● **Set problem**
Go through the material and pull out every line with the string "that" in it.

● **Records supplied**
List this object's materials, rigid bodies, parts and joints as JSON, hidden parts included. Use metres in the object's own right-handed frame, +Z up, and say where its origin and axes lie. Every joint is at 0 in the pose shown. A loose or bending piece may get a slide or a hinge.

...

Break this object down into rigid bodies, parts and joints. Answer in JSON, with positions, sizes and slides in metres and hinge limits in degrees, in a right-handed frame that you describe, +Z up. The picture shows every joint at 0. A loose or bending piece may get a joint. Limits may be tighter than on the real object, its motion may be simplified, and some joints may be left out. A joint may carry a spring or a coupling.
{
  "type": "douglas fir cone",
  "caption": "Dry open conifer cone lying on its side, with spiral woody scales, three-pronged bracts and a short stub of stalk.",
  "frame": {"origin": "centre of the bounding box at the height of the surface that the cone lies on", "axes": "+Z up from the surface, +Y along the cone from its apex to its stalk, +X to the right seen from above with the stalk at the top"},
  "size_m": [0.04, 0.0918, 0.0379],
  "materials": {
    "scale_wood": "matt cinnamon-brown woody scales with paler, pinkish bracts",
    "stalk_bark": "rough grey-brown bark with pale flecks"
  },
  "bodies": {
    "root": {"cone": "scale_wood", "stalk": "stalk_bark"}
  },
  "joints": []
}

● **Response**
Break this object down into rigid bodies, parts and joints. Answer in JSON, with positions, sizes and slides in metres and hinge limits in degrees, in a right-handed frame that you describe, +Z up. The picture shows every joint at 0. A loose or bending piece may get a joint. Limits may be tighter than on the real object, its motion may be simplified, and some joints may be left out. A joint may carry a spring or a coupling.
  "frame": {"origin": "centre of the bounding box at the height of the surface that the cone lies on", "axes": "+Z up from the surface, +Y along the cone from its apex to its stalk, +X to the right seen from above with the stalk at the top"},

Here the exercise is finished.